— Stated problem —
Reproduce the material that follows, please, but only from its first line to the line containing "return math.atan2(outward.y, outward.z)", inclusive.
## Begin Data excerpts
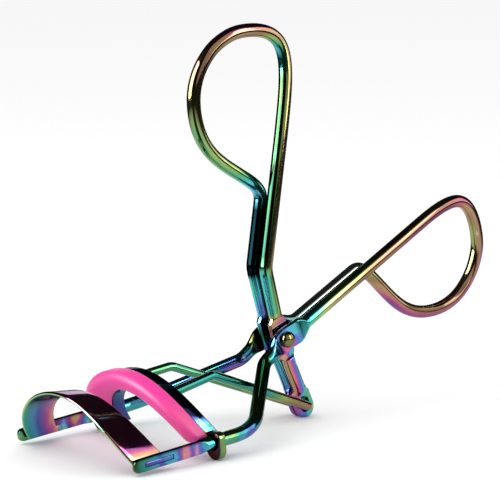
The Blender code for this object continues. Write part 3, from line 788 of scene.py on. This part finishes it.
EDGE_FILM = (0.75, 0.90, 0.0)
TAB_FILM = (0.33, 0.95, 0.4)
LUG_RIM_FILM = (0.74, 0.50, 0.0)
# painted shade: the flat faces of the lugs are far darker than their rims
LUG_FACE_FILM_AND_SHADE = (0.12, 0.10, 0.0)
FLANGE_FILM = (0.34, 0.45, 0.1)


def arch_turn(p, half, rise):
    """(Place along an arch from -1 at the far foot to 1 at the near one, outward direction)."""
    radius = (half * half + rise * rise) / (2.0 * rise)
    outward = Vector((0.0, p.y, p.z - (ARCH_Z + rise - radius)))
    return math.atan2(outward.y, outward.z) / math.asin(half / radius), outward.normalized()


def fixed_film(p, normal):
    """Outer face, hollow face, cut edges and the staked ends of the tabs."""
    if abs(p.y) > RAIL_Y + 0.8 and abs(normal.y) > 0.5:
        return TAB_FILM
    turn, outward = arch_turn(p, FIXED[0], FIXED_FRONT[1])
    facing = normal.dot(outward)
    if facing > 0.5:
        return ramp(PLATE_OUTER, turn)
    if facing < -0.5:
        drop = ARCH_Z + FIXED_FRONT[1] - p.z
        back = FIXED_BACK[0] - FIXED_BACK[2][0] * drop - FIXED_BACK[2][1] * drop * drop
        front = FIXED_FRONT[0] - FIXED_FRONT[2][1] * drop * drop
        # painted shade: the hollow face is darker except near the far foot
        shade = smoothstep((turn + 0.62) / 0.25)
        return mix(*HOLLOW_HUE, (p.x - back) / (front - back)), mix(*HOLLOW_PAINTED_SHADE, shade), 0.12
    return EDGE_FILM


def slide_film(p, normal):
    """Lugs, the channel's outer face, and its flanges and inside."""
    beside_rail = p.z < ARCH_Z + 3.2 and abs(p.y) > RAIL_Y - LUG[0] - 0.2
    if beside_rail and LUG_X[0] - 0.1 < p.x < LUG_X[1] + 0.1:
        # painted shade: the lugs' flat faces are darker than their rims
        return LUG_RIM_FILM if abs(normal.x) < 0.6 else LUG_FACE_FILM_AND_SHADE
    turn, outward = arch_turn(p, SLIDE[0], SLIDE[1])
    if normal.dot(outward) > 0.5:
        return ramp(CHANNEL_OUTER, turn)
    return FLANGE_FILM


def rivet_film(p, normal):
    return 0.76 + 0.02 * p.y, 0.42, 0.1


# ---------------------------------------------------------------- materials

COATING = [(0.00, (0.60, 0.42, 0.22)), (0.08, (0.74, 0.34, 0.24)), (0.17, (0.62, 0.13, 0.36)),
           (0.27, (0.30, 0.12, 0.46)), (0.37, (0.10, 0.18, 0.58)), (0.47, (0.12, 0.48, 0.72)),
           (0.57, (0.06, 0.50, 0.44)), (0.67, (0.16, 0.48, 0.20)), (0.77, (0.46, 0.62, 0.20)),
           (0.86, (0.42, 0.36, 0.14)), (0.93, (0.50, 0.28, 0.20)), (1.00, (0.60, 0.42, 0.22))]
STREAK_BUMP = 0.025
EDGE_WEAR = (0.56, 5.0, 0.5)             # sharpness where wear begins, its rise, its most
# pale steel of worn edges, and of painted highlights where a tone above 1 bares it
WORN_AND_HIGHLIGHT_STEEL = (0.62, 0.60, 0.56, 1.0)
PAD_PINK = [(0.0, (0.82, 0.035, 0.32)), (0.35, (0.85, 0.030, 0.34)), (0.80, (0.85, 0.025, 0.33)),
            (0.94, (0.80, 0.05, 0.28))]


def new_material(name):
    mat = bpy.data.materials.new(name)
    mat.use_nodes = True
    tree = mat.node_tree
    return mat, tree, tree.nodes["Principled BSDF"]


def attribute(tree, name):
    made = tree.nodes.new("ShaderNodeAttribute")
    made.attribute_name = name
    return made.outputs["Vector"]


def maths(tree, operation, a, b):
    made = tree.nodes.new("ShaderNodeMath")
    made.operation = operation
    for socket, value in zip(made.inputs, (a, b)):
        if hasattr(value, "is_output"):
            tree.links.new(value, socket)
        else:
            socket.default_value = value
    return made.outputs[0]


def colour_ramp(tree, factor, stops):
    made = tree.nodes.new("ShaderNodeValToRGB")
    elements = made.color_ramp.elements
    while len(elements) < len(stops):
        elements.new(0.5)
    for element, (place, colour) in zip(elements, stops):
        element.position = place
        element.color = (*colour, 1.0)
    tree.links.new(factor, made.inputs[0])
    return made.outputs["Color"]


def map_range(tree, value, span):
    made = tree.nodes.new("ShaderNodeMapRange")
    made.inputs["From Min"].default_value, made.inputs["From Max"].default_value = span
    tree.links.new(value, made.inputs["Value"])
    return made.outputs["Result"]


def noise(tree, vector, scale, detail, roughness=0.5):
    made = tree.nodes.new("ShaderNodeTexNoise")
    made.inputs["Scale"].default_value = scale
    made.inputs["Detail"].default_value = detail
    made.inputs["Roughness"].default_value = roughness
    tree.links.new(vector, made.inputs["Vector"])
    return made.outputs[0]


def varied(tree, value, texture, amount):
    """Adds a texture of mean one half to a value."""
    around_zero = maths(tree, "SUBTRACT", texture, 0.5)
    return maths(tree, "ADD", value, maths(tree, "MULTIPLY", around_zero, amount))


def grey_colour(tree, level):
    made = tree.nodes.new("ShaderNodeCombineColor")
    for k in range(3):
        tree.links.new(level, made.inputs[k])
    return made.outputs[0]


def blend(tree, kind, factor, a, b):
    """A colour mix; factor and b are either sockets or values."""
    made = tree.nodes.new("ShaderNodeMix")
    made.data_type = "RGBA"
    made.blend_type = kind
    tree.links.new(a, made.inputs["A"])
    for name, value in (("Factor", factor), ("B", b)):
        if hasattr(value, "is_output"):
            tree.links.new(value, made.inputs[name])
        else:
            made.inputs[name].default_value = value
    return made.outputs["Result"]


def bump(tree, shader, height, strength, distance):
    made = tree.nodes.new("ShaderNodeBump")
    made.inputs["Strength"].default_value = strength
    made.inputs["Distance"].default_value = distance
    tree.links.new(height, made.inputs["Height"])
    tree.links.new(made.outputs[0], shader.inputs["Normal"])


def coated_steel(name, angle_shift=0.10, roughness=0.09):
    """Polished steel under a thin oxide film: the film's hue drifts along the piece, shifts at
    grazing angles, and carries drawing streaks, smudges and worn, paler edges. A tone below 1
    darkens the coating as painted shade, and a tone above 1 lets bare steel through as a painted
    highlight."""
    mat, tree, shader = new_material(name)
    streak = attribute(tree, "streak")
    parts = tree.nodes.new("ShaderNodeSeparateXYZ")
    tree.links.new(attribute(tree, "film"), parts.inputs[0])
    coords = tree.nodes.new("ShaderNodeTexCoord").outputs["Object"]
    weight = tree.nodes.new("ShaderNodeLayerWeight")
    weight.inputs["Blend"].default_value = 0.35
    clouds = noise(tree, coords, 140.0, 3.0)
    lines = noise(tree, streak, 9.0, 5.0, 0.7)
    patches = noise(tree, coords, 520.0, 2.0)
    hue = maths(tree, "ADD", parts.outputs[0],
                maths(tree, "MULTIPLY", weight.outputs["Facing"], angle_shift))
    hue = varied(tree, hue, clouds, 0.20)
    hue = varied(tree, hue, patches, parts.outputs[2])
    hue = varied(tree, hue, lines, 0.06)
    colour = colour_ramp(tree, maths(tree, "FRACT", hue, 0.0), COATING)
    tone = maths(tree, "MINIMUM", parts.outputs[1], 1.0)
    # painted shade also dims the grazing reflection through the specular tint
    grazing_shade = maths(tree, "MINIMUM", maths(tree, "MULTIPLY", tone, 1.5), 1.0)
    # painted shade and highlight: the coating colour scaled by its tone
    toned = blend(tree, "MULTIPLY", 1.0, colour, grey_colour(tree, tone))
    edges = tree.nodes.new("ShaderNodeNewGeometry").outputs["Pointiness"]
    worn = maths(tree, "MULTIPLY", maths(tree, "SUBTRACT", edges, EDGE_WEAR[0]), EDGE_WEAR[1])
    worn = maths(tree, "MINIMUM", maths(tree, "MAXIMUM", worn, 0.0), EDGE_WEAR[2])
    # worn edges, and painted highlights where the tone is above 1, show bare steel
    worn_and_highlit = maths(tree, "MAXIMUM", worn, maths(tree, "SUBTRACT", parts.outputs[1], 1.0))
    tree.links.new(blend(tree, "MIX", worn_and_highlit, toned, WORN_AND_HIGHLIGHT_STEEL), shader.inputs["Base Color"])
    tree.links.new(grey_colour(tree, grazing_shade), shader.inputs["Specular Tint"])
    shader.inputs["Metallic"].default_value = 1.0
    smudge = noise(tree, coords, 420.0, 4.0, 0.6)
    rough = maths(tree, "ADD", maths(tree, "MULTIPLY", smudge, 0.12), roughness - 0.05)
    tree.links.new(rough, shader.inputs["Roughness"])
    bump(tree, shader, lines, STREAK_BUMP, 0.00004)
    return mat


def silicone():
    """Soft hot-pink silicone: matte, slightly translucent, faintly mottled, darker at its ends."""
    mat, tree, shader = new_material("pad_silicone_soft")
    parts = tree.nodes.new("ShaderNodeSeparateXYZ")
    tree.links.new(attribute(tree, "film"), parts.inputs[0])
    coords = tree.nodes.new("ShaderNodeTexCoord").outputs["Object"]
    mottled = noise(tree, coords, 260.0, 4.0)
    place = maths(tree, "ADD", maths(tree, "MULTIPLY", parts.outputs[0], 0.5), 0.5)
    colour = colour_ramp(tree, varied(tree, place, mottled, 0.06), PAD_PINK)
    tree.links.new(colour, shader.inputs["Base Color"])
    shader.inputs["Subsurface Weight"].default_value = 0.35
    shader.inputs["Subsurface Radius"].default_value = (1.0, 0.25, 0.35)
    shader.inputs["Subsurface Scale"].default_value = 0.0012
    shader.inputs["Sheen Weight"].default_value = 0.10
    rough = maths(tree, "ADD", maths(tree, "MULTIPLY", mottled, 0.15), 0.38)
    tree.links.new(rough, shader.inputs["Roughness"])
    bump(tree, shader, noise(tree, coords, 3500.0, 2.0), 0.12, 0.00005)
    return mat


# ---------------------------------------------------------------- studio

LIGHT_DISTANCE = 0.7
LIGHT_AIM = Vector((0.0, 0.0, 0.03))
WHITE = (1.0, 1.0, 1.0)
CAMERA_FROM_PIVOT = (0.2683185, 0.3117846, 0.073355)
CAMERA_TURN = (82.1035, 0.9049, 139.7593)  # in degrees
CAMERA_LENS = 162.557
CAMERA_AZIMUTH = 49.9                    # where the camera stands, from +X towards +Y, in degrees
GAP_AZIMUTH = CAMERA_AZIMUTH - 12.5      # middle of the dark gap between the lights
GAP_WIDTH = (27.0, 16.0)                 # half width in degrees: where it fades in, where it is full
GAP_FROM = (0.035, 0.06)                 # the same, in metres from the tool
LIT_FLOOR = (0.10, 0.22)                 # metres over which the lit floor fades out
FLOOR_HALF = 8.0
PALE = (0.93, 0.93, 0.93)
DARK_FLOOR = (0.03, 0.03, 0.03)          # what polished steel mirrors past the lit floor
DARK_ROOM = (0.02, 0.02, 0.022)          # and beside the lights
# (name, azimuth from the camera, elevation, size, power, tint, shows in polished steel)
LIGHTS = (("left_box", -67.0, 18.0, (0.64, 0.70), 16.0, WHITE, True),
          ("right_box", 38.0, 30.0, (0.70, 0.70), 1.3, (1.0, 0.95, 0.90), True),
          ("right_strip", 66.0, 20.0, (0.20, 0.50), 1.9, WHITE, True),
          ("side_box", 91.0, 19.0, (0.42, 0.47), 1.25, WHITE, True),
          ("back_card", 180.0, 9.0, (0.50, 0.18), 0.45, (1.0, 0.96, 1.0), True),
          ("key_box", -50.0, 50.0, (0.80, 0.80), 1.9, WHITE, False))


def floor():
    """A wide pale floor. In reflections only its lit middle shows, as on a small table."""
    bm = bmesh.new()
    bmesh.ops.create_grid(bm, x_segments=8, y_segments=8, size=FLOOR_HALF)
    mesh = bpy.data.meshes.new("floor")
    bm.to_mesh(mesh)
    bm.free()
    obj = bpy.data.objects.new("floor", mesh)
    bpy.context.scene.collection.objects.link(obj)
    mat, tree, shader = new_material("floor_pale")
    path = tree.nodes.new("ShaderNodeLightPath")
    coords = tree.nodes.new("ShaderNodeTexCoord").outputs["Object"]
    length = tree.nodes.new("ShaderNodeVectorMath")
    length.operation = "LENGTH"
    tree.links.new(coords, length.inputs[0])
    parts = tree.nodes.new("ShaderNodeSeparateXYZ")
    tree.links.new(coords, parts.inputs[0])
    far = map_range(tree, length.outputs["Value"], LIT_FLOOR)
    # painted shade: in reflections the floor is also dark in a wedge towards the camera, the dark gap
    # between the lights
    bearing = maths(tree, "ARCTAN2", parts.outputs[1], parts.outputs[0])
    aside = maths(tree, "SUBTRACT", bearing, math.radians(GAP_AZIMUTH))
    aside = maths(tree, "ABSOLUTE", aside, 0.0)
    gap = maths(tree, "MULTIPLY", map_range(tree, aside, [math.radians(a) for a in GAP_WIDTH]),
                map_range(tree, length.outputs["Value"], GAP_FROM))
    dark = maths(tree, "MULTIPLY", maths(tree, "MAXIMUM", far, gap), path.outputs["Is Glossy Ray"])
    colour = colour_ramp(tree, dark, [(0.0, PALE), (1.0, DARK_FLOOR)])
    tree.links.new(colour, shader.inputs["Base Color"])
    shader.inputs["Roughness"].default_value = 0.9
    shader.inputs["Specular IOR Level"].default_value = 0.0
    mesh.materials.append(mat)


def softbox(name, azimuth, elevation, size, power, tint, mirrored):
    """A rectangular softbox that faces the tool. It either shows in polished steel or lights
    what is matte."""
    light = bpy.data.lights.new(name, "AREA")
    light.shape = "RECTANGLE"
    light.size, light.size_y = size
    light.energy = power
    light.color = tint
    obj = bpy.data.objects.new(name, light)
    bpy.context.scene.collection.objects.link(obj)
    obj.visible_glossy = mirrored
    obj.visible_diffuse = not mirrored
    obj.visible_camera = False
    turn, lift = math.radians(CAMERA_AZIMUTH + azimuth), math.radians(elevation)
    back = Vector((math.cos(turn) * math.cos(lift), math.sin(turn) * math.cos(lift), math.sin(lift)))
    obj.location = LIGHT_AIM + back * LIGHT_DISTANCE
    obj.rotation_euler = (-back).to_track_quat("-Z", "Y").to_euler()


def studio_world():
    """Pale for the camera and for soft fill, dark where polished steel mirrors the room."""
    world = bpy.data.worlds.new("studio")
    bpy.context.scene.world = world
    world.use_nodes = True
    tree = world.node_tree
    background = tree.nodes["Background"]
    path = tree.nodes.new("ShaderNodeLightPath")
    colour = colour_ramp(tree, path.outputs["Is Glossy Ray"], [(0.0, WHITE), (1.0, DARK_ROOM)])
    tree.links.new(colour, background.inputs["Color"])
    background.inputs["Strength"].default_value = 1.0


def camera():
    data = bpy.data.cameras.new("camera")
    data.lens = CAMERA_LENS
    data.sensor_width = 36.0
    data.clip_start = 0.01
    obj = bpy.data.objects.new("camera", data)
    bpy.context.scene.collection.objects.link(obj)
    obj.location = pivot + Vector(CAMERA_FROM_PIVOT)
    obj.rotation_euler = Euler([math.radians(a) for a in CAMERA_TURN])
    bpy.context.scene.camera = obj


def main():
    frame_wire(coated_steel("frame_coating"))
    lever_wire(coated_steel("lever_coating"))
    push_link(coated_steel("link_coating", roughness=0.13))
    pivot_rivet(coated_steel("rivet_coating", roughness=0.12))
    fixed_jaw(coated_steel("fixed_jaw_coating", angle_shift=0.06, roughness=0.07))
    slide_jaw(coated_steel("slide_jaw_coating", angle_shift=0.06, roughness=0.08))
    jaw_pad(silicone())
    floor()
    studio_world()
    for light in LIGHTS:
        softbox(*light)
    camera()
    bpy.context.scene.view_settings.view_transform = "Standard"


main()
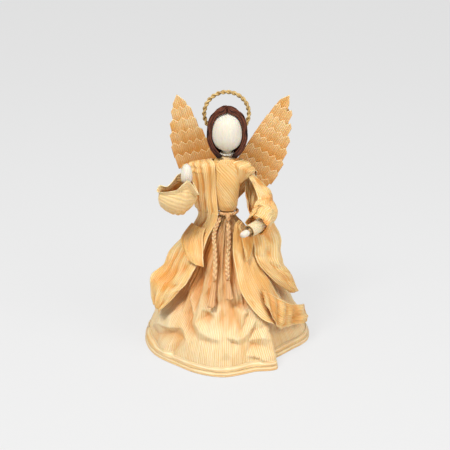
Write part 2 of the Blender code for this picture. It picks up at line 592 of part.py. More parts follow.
## End Data excerpts
— Exercise result —
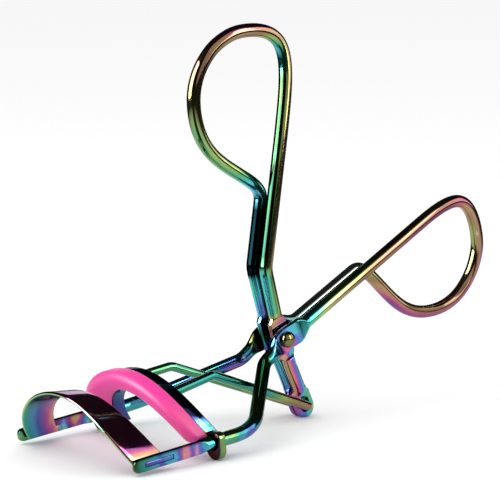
The Blender code for this object continues. Write part 3, from line 788 of scene.py on. This part finishes it.
EDGE_FILM = (0.75, 0.90, 0.0)
TAB_FILM = (0.33, 0.95, 0.4)
LUG_RIM_FILM = (0.74, 0.50, 0.0)
# painted shade: the flat faces of the lugs are far darker than their rims
LUG_FACE_FILM_AND_SHADE = (0.12, 0.10, 0.0)
FLANGE_FILM = (0.34, 0.45, 0.1)


def arch_turn(p, half, rise):
    """(Place along an arch from -1 at the far foot to 1 at the near one, outward direction)."""
    radius = (half * half + rise * rise) / (2.0 * rise)
    outward = Vector((0.0, p.y, p.z - (ARCH_Z + rise - radius)))
    return math.atan2(outward.y, outward.z) / math.asin(half / radius), outward.normalized()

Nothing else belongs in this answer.